Arnold’s big hoax

Pub date April 28, 2009

The choice facing California voters May 19 is, to put it mildly, unpleasant. The budget deal hammered out by the governor and legislative leaders — which these six ballot measures will confirm and implement — at least kept the state solvent and prevented a financial catastrophe. But the solution is just terrible, and will lock the state into a budgetary nightmare for years to come.
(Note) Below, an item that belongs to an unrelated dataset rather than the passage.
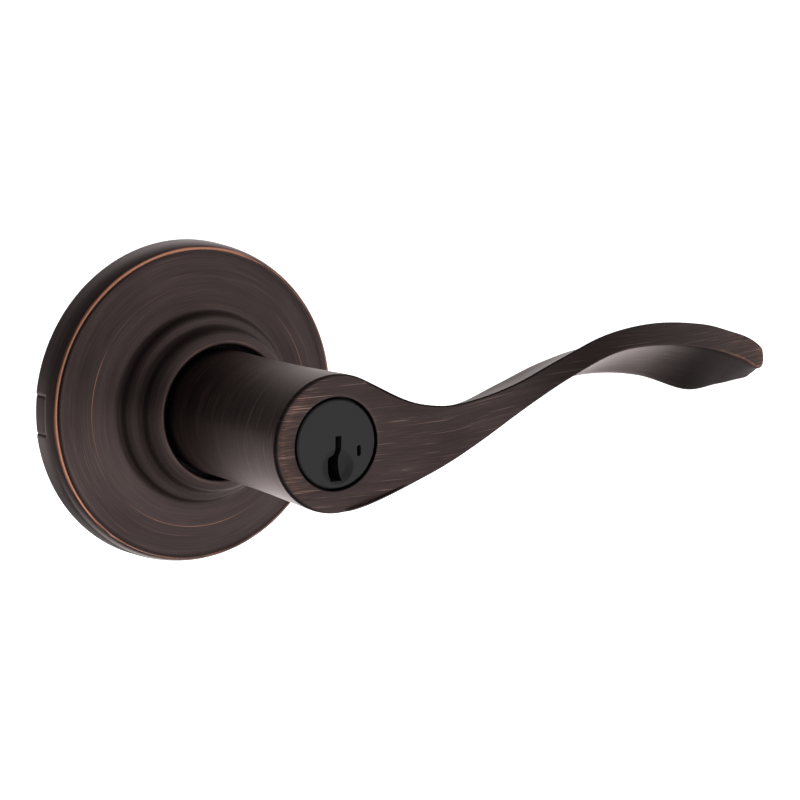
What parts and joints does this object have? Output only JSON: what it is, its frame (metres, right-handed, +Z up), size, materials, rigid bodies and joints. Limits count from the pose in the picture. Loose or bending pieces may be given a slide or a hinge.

State Sen. Mark Leno, who supports the deal, makes no attempt to soft-peddle what went on here. It was, he told us, the result of "extortion." Because California has an arcane and counterproductive rule mandating that any state budget and any tax increases must be approved by two-thirds of both houses of the Legislature, and because Republicans control just enough votes to block any budget, and because those Republicans have all signed a written promise never to raise taxes under any circumstances, and because Gov. Arnold Schwarzenegger can’t get the GOP to go along with his compromises and is unwilling to accept Democratic proposals that might escape the onerous supermajority, budget stalemate in tough times is almost guaranteed. And in this case, because the state was running out of cash and hundreds of thousands of people were about to be put out of work as state-funded projects shut down, the Democrats were forced to accept a compromise none of them like.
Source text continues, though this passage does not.